Being frugal and imaginative, Rockville residents often relocated or reused buildings for new purposes when the original intent was no longer practical.  The house at 315 Great Falls Road is an example of such a change to keep up with modern utility and architectural preference.  

Great Falls Road, also once known as the road to Cabin John, has been used for centuries.  Indians and European settlers traveling on the interior ridge road (now Route 355) took it to the Potomac River.  It’s no surprise that two of Rockville’s earliest still-surviving structures – the Bingham-Brewer house (307 Great Falls Road) and Rose Hill, dating from the antebellum era – face the road that leads to the fall line on the Potomac. 

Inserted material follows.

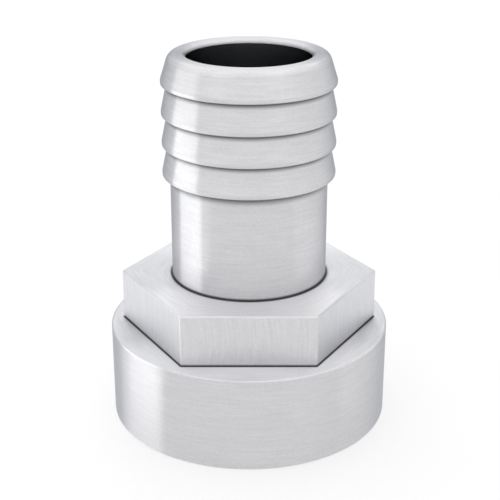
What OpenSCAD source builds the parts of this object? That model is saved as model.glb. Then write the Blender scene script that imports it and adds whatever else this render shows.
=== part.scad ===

Julius and Charlotte Bingham constructed the small Federal style brick house at 307 Great Falls Road in 1821.  Julius Bingham published the True American and Farmer’s Journal in Rockville and engaged in several other enterprises.   The Binghams sold the 7 ¼ acre property in 1834 to William and Elizabeth McClenahan.  An immigrant from Ireland who came to Rockville about 1817, Rev. McClenahan helped to found the Disciples of Christ Church (the Christian Church) in Rockville and taught English at the Rockville Academy.  Subsequent owners were Joanna Everett, Jetson and Mary Granger, Anna McCormick, and the heirs of Joshua Dorsey. 

By the turn of the century, members of the Brewer family lived on this property.  The Brewers were early settlers who helped Rockville grow through their real estate holdings, business interests, and political participation.  John Buchanan Brewer, his wife Virginia, and their ten children rented 307 Great Falls Road for a number of years, purchasing the property in 1906.  

In 1927, Brewer family members demolished a barn west of the old house and built a residence, 315 Great Falls Road, on the fieldstone foundation.  The cottage was designed in the Colonial Revival style, popular in America from the Philadelphia Centennial of 1876 through the Williamsburg restorations of the 1930s.  This style is reflected in wood structures symmetrical in form and window placement, with gable roofs and dormers, 6 over 6 sash windows, a side porch and brick chimney.  The house served as a summer place for the Brewers, who lived in Washington, D.C.  Some of the old barn timbers were retained in the house for decorative purposes.  The 20,000 square foot parcel containing the small cottage at 315 Great Falls Road was separated from the larger parcel in 1948, but it remained in the Brewer family until 1957.

Mike Henry and Cynthia Fischer-Henry purchased the house in 2002.   The Mayor and Council designated this property as a Rockville Historic District during Historic Preservation Week, May, 2003.